Task brief:
Quote exactly the lines running from the line with "Model this object" to the end of the entries, including both, and nothing else.

⁂

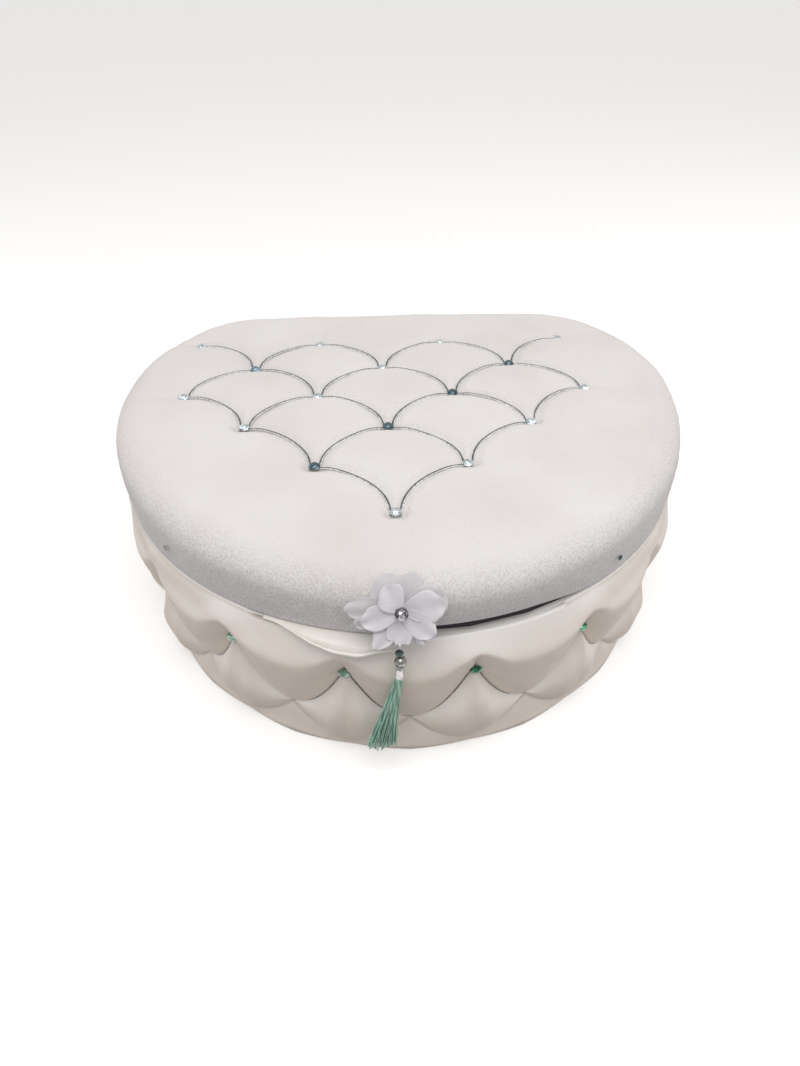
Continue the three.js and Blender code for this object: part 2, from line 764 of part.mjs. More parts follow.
addPart('lid_shell', cap(board, lidShellInset, lidWall, lidRim, lidBoardTop, lidWall), blackCard);
addPart('lid_lining', cap(
  board,
  lidLiningInset,
  liningThickness,
  lidRim,
  lidBoardTop - lidWall - clearance,
  liningThickness,
), satin);
addPart('satin_fold', satinFoldGeometry(), satin);
addPart('lid_padding', lidPaddingGeometry(), velvet);
addPart('lid_cords', lidCordsGeometry(), silverCord);
addLidStones();
addStud('lid_stud_left', leftStudAlong, leftStudHeight, silverBead);
addStud('lid_stud_right', rightStudAlong, rightStudHeight, greenCrystal);

addPart('flower_petals_outer', petalLayer(outerPetals), organza);
addPart('flower_petals_inner', petalLayer(innerPetals), organza);
const flowerBead = addPart('flower_bead', new THREE.IcosahedronGeometry(flowerBeadRadius, 1), silverBead);
const beadLift = innerPetals.base + petalThickness + clearance + flowerBeadRadius;
flowerBead.position.copy(flowerPoint(0, 0, 0, beadLift));
addTassel();

export default parts;
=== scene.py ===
# Velvet henna box: a D-shaped card box in tufted ivory velvet, with its quilted lid, organza flower and silk
# tassel. Blender 4.5. Sizes in the dictionaries are millimetres, and everything that is built is in metres.
import bisect
import math
import random

import bmesh
import bpy
from mathutils import Matrix, Vector, kdtree, noise


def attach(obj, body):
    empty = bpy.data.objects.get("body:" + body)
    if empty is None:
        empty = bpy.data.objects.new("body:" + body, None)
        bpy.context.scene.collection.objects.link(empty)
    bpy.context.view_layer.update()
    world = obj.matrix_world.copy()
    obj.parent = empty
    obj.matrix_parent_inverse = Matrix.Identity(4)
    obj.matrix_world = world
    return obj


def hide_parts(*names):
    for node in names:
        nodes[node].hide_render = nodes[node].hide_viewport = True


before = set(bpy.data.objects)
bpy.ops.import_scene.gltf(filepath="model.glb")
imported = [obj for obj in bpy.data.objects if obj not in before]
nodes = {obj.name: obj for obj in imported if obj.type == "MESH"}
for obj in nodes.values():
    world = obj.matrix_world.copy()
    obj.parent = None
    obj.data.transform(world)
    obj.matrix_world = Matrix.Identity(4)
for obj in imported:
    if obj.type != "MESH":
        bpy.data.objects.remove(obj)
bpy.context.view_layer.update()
mm = 0.001
goldenAngle = 2.39996  # in radians
random.seed(7)


cameraSettings = {
    "place": (-12.2, -515.4, 430.0),
    "yaw": 1.249,  # degrees to the right of the box's middle line
    "pitch": 36.981,  # degrees down
    "roll": 0.78,
    "lens": 27.05,
    "sensor": 36,
}


def addCamera():
    data = bpy.data.cameras.new("camera")
    data.lens = cameraSettings["lens"]
    data.sensor_width = cameraSettings["sensor"]
    camera = bpy.data.objects.new("camera", data)
    bpy.context.scene.collection.objects.link(camera)
    yaw, pitch, roll = (math.radians(cameraSettings[name]) for name in ("yaw", "pitch", "roll"))
    ahead = Vector((math.sin(yaw) * math.cos(pitch), math.cos(yaw) * math.cos(pitch), -math.sin(pitch)))
    level = Vector((math.cos(yaw), -math.sin(yaw), 0))
    above = level.cross(ahead)
    right = level * math.cos(roll) - above * math.sin(roll)
    up = above * math.cos(roll) + level * math.sin(roll)
    camera.matrix_world = Matrix.Translation(Vector(cameraSettings["place"]) * mm) @ Matrix(
        (right, up, -ahead)).transposed().to_4x4()
    bpy.context.scene.camera = camera


addCamera()
print("camera set")


def toLinear(code):
    channels = [int(code[place:place + 2], 16) / 255 for place in (1, 3, 5)]
    return [c / 12.92 if c <= 0.04045 else ((c + 0.055) / 1.055) ** 2.4 for c in channels] + [1]


def addNode(tree, kind, settings=None, values=None, links=None):
    node = tree.nodes.new(kind)
    for name, value in (settings or {}).items():
        setattr(node, name, value)
    for socket, value in (values or {}).items():
        node.inputs[socket].default_value = value
    for socket, source in (links or {}).items():
        tree.links.new(source, node.inputs[socket])
    return node


def startMaterial(name, values):
    material = bpy.data.materials.new(name)
    material.use_nodes = True
    tree = material.node_tree
    shader = tree.nodes["Principled BSDF"]
    for socket, value in values.items():
        shader.inputs[socket].default_value = value
    place = addNode(tree, "ShaderNodeTexCoord").outputs["Object"]
    return material, tree, shader, place


def perMetre(size):  # pattern scale for a feature of that size in mm
    return 1 / (size * mm)


def addNoise(tree, place, size, detail, roughness=0.5):
    return addNode(tree, "ShaderNodeTexNoise", {}, {
        "Scale": perMetre(size), "Detail": detail, "Roughness": roughness}, {"Vector": place}).outputs["Fac"]


# Threads that cross the object, as dark and light bands of that width in mm.
def addThreadBands(tree, place, way, size, distortion, detail):
    return addNode(tree, "ShaderNodeTexWave", {"bands_direction": way}, {
        "Scale": perMetre(size) / 20, "Distortion": distortion, "Detail": detail},
        {"Vector": place}).outputs["Fac"]


def addFacets(tree, place, size):  # one random value for each facet of that size in mm
    cells = addNode(tree, "ShaderNodeTexVoronoi", {}, {"Scale": perMetre(size)}, {"Vector": place})
    return addNode(tree, "ShaderNodeSeparateColor", {}, {}, {"Color": cells.outputs["Color"]}).outputs[0]


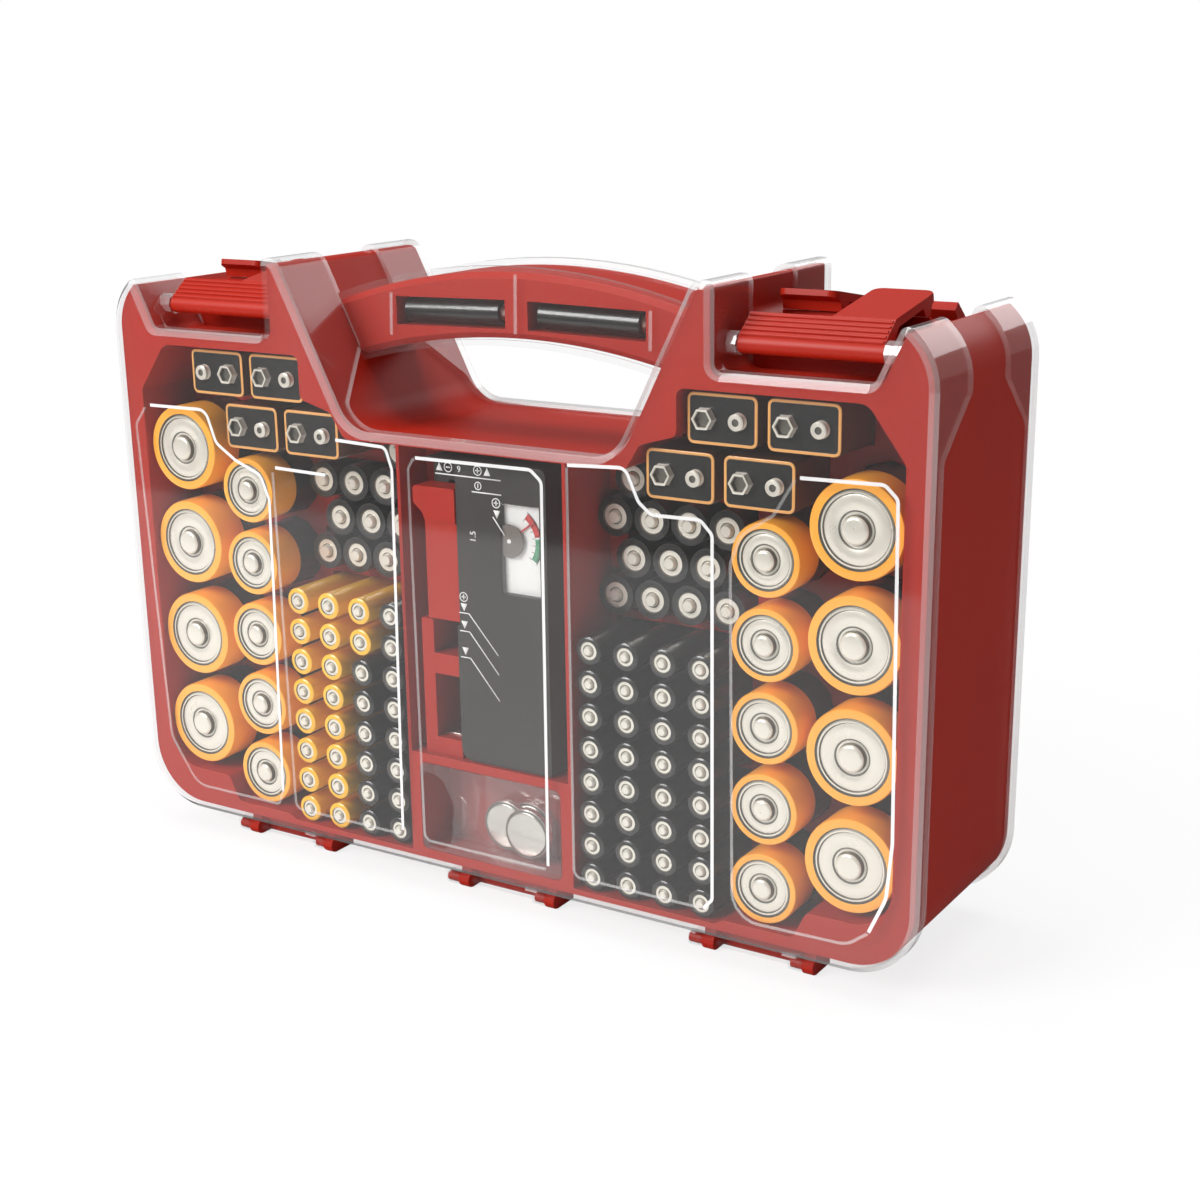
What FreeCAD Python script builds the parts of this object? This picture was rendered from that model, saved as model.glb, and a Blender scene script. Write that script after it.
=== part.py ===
import FreeCAD, Part
import math
import os
import re

# Battery organiser case: a red moulded body open to the front and to the back,
# a clear lid on each side hinged along the bottom, four latches along the top,
# an arched carrying handle, a battery tester, a coin-cell drawer and the cells.
#
# Frame: X to the right, Y to the back, Z up, millimetres. X = 0 and Y = 0 are the
# middle planes of the case and Z = 0 is the flat underside of the hinge brackets.

os.makedirs("parts", exist_ok=True)
doc = FreeCAD.newDocument("battery_case")
V = FreeCAD.Vector

# ---------------------------------------------------------------- sizes
# Each row is a cell of the sheet: alias, plain value or formula, meaning.
SIZES = [
    ("case_w", "353", "width over the lid flanges"),
    ("case_d", "92", "depth over both lid faces"),
    ("flange_z", "9.5", "underside of the lid flanges"),
    ("lid_wall", "1.8", "wall of the clear lids"),
    ("lid_gap", "0.4", "clearance between a lid and the body"),
    ("face_gap", "1.7", "space between a lid face and the body rim"),
    ("skirt_d", "8", "depth of the lid skirt along sides and bottom"),
    ("deep_d", "29.5", "depth of the lid skirt round the shoulders"),
    ("lid_bevel", "2.6", "bevel of the lid face edge"),
    ("corner_r", "26", "bottom corner radius of the outline"),
    ("side_lean", "1.5", "how far the sides lean in towards the bottom"),
    ("horn_z", "220.5", "height where side and slope of the outer shoulder meet"),
    ("horn_r", "24", "outer shoulder radius"),
    ("tip_x", "164.5", "tip of the outer shoulder from the middle"),
    ("tip_z", "231.5", "height of that tip"),
    ("tip_r", "3", "radius of that tip"),
    ("notch_z", "211", "ledge of the lid under the latches"),
    ("notch_in", "97.5", "inner wall of the latch notch"),
    ("notch_out", "154.5", "outer end of the notch ledge"),
    ("hump_z", "240.5", "top of the humps beside the handle"),
    ("hump_x", "89.3", "inner corner of the hump top"),
    ("dip_z", "178.3", "bottom of the dip under the handle"),
    ("dip_x", "58", "foot of the dip walls"),
    ("dip_r", "15", "radius at the foot of the dip walls"),
    ("ramp_z0", "187", "start of the ramp to the deep skirt"),
    ("ramp_z1", "205.5", "end of the ramp to the deep skirt"),
    ("channel_z", "224", "floor of the latch channel across the body"),
    ("catch_h", "2.8", "height of the catch rib in the channel"),
    ("catch_t", "1.4", "thickness of the catch rib"),
    ("handle_top", "236.5", "crown of the handle"),
    ("handle_low", "212.3", "underside of the handle at the middle"),
    ("handle_r_top", "257", "radius of the handle crown"),
    ("handle_r_low", "270", "radius of the handle underside"),
    ("handle_d", "32", "thickness of the handle"),
    ("handle_edge", "2.2", "bevel of the handle edges"),
    ("cover_lap", "2.4", "lap of the handle cover over the handle"),
    ("cell_gap", "0.3", "clearance of a cell in its well"),
    ("deck_y", "-13", "front deck plane"),
    ("rear_deck_y", "30", "rear deck plane"),
    ("cav_x", "165.6", "half width of the cavities"),
    ("cav_low", "13.9", "lowest edge of the cavities"),
    ("cav_step", "26.5", "cavity edge under the largest cells"),
    ("cav_side", "186", "top of the cavity sides"),
    ("cav_top", "204.5", "cavity edge under the notch"),
    ("cav_hump", "82.5", "cavity edge inside the hump"),
    ("cav_mid", "174.4", "cavity edge under the dip"),
    ("bay_x", "36", "half width of the middle bay"),
    ("bay_wall", "1.45", "wall beside the middle bay"),
    ("bay_low", "55", "lower edge of the middle bay"),
    ("bay_y", "-26", "floor of the middle bay"),
    ("d_r", "17.1", "radius of a D cell"),
    ("d_len", "60", "length of a D can"),
    ("d_x", "147.8", "D column"),
    ("d_z", "46.1", "lowest D row"),
    ("d_pitch", "38.9", "row pitch of the D cells"),
    ("d_y", "-40", "front of the D cans"),
    ("c_r", "13.1", "radius of a C cell"),
    ("c_len", "48.7", "length of a C can"),
    ("c_x", "114.8", "C column"),
    ("c_z", "30.3", "lowest C row"),
    ("c_pitch", "29.6", "row pitch of the C cells"),
    ("c_y", "-39.8", "front of the C cans"),
    ("aa_r", "7.25", "radius of an AA cell"),
    ("aa_len", "50", "length of an AA cell"),
    ("aa_x", "45", "first AA column"),
    ("aa_pitch_x", "15.25", "column pitch of the AA cells"),
    ("aa_z", "123.2", "lowest AA row"),
    ("aa_pitch_z", "14.53", "row pitch of the AA cells"),
    ("aa_y", "-23.2", "front of the AA cells"),
    ("aaa_r", "5.25", "radius of an AAA cell"),
    ("aaa_len", "44.5", "length of an AAA cell"),
    ("aaa_x", "45", "first AAA column"),
    ("aaa_pitch_x", "15.25", "column pitch of the AAA cells"),
    ("aaa_z", "19.6", "lowest AAA row"),
    ("aaa_pitch_z", "12.48", "row pitch of the AAA cells"),
    ("aaa_y", "-42.2", "front of the AAA cells"),
    ("nv_w", "26.5", "width of a 9 V block"),
    ("nv_t", "17.5", "thickness of a 9 V block"),
    ("nv_len", "45.5", "length of a 9 V block without terminals"),
    ("nv_y", "-38.5", "front of the 9 V blocks"),
    ("nv_x_top", "97.7", "first 9 V block of the upper row"),
    ("nv_x_low", "81.45", "first 9 V block of the lower row"),
    ("nv_pitch", "30.2", "pitch of the 9 V blocks"),
    ("nv_z_top", "194.3", "upper 9 V row"),
    ("nv_z_low", "173.8", "lower 9 V row"),
    ("nv_stud", "12.7", "spacing of the 9 V terminals"),
    ("nv_stud_h", "3", "height of the 9 V terminals"),
    ("rear_pitch_x", "14.6", "column pitch of the rear AA cells"),
    ("rear_pitch_z", "14.53", "row pitch of the rear AA cells"),
    ("rear_z", "21.5", "lowest rear AA row"),
    ("rear_y", "41.3", "outer end of the rear AA cells"),
    ("tester_w", "56", "width of the tester"),
    ("tester_z0", "55.4", "bottom of the tester"),
    ("tester_z1", "171", "top of the tester"),
    ("tester_y", "-41", "front face of the tester"),
    ("tester_t", "24", "thickness of the tester"),
    ("tester_gap", "0.4", "clearance round the tester"),
    ("slot_x", "-13", "inner edge of the slider track and the cell bay"),
    ("slot_z", "111", "ledge that the slider stops on"),
    ("slot_t", "2", "thickness of that ledge"),
    ("slot_d", "9", "depth of the slider track"),
    ("slider_top", "160", "top of the slider at rest"),
    ("slider_head", "9", "height of the slider head"),
    ("slider_out", "3", "overhang of the slider head"),
    ("slider_play", "0.3", "running clearance of the slider"),
    ("meter_x0", "8", "left edge of the meter"),
    ("meter_x1", "25", "right edge of the meter"),
    ("meter_z0", "123", "lower edge of the meter"),
    ("meter_z1", "157", "upper edge of the meter"),
    ("meter_d", "3", "depth of the meter recess"),
    ("meter_fit", "0.2", "clearance round the meter parts"),
    ("pivot_z", "143", "height of the needle pivot"),
    ("pivot_r", "6.3", "radius of the pivot cover"),
    ("needle_r", "13.2", "length of the needle"),
    ("gate_y", "40", "front of the gate before the middle plane"),
    ("drawer_x", "32.5", "half width of the coin drawer bay"),
    ("drawer_z0", "15.4", "lower edge of the coin drawer bay"),
    ("drawer_z1", "51.4", "upper edge of the coin drawer bay"),
    ("drawer_y", "-24", "back of the coin drawer bay"),
    ("drawer_wall", "1.2", "wall of the coin drawer"),
    ("coin_r", "10", "radius of a coin cell"),
    ("coin_t", "3.2", "thickness of a coin cell"),
    ("hinge_pitch", "108.6", "spacing of the hinges"),
    ("pin_y", "35", "hinge pins before and behind the middle plane"),
    ("ear_r", "3", "nose radius of a hinge ear and height of its pin"),
    ("pin_r", "2", "radius of a hinge pin"),
    ("pin_fit", "0.1", "running clearance on pins"),
    ("latch_y", "32", "latch axes before and behind the middle plane"),
    ("latch_z", "219.3", "height of the latch axes"),
    ("latch_x", "127.5", "middle of a latch"),
    ("latch_w", "52", "length of the latch barrel"),
    ("latch_r", "3.4", "radius of the latch barrel"),
    ("latch_t", "2.6", "thickness of the latch flap"),
    ("tab_w", "22", "width of the latch tab"),
    ("hook_low", "8", "underside of the hook above the latch axis"),
    ("hook_t", "3", "thickness of the hook"),
    ("stub_r", "1.5", "radius of the latch pins"),
    ("half_w", "=case_w / 2", "half width over the lids"),
    ("lid_y", "=case_d / 2", "outer face of the lids"),
    ("lid_in_y", "=lid_y - lid_wall", "inner face of the lids"),
    ("rim_y", "=lid_in_y - face_gap", "rim of the body"),
    ("skirt_y", "=lid_y - skirt_d", "edge of the shallow skirt"),
    ("deep_y", "=lid_y - deep_d", "edge of the deep skirt"),
    ("inset", "=lid_wall + lid_gap", "body surface below the lid surface"),
    ("handle_y", "=handle_d / 2", "half thickness of the handle"),
    ("cover_y", "=handle_y + lid_gap", "inner face of the handle cover"),
    ("block_y", "=deep_y - lid_gap", "half depth of the channel block"),
]

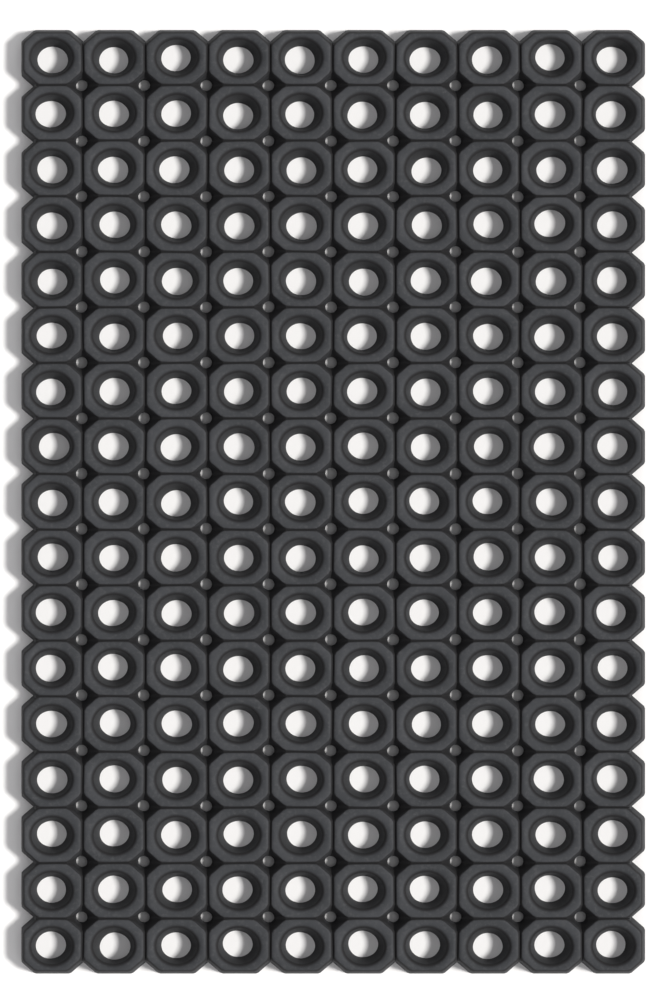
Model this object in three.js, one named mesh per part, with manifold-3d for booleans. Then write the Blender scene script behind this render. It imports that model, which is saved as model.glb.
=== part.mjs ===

⁂

Response to this task:
Model this object in three.js, one named mesh per part, with manifold-3d for booleans. Then write the Blender scene script behind this render. It imports that model, which is saved as model.glb.
=== part.mjs ===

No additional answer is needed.